Younger, betters versions of myself, that is how I see these heroic guys, who have so much to lose and are willing to lose it, and are doing so in the hundreds.
Monday, February 26th, 2024
My impression is that R2-D2 and C-3PO were the Laurel and Hardy, the comedy relief, with one being the superior intellect and dominant personality, pushing around a more innocent friend.
Mark Hamill
Monday, February 19th, 2024
Forget a 2-state solution: emulate the Emirates! In English, Mordechai Kedar explains a political horizon to Arutz Sheva. Update: In the wake of Bibi’s outline for post-war Gaza announced just a few days later, Kedar seems prescient, so much so that either he has the Cabinet’s ear or was tasked to float the notion.
As Rumsfeld say, if you can’t fix problem, make it bigger. So what we’re going for is not a 2-state nor even a 3-state but an 8+ statelets solution! I wonder if the Biden Administration will grudgingly go along with this. You know what, I’m guessing they will. Viva la chamulot!
Wednesday, February 14th, 2024
Gadi Taub at his best, in Tablet, saying “Sorry, but There Is No Two-State Solution”.
As a sidenote, it’s getting harder to differentiate among the various competent public intellectuals in terms of style these days; this could have been written by any number of people — Seth Mandel for one, who seems to be writing everything in Commentary these days.
Tuesday, February 13th, 2024
Jeremiah Rozman:
I want a homeland, not a 22,000 sq. km. Yad Vashem … Victory will ensure both Israel’s security and its image.
Monday, February 12th, 2024
Jason Fried again, with an insight into Apple’s new Vision Pro that one important value proposition is recording:
What I think is super interesting about the Apple Vision Pro is the potential to be able to literally see through someone else’s eyes.

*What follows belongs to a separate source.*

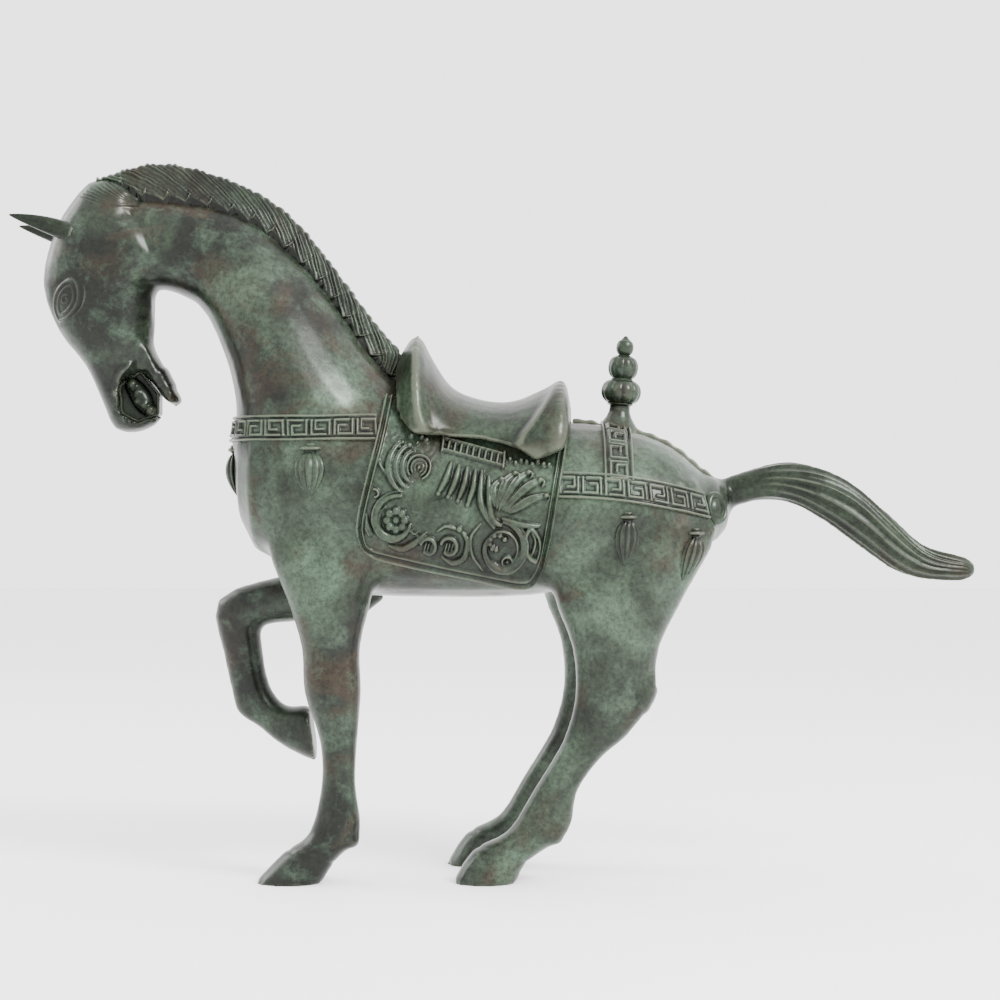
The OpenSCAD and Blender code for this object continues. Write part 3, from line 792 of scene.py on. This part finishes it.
def evened(values, rows, columns, passes):
    """Softens a grid of vectors."""
    grid = values.reshape(rows, columns, -1).copy()
    for _ in range(passes):
        padded = np.pad(grid, ((1, 1), (1, 1), (0, 0)), mode="edge")
        grid = (padded[:-2, 1:-1] + padded[2:, 1:-1] + padded[1:-1, :-2] + padded[1:-1, 2:]
                + 2 * grid) / 6
    return grid.reshape(rows * columns, -1)


def plate(name, tree, origins, directions, heights, rows, columns, soften):
    """A closed plate on the skin. Heights are in millimetres above it."""
    places, ways = laid(tree, origins, directions)
    places = evened(places, rows, columns, soften)
    ways = evened(ways, rows, columns, soften)
    ways /= np.linalg.norm(ways, axis=1)[:, None]
    top = places + ways * (heights * MM)[:, None]
    return slab_mesh(name, top, places - ways * PLATE_DEPTH, rows, columns)


def cloth_edges():
    """The cloth's edges in the side view, in millimetres from the front lower corner of its box."""
    front = curve([(14, 100), (10.5, 78), (5, 54), (0.8, 34), (2.5, 22)], 90)
    rear = curve([(114, 96), (110.5, 70), (105.5, 42), (102.5, 24), (98, 10)], 90)
    bottom = curve([(2.5, 22), (9, 17), (30, 12), (60, 6), (84, 1.4), (93, 2.8), (98, 10)], 160)
    return front[::-1], rear[::-1], bottom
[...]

Not just see their field of vision — you can get at that with head or eyeglass mounted cameras — but to actually see where they’re looking. To know what they’re focused on. To lock in with them. To see how they see. To watch them look from their point of view. Standing in someone’s shoes is one thing, but even if you could do that, you’d still be looking through your own eyes. But to literally see as they’d see from someone else’s point-of-view perspective feels groundbreaking. If I was making an app for this, I’d call it “See With”.
For the past few months I’ve retreated from working on a software product to, well, for a month after October 7th I didn’t seem to get much work done, then I was working on software systems for clients. Now dipping my toe back into RSSDeck, the biggest edifice I’ve ever created, I’m inspired by this short piece by Jason Fried, “To Make”:
I’ve consulted. I’ve done client work. I’ve advised. I’ve served on boards. I’ve invested. I’ve written books. I’ve spoken on the circuit. I’ve blogged for years. I have to say, I’ve found no greater professional joy than working with a tight group of people to ship and support our own products.
The New York Post has published a post by Mordechai Nisan advocating that Gazans leave. After October 7th this position — “transfer” in Israeli parlance — went from the extremist fringe to being I think the unspoken mainstream preference among Israelis.
The world power with the strongest ideological opposition to transfer — apart from the Arabs still wanting to keep it as a bludgeon against Israel — is probably the USA, as it seems to go against the American grain of self-determination for peoples. But if the West Bankers manage to make a go of it — highly unlikely but still — then former Gazans could always migrate there again eventually if the call to return remains strong.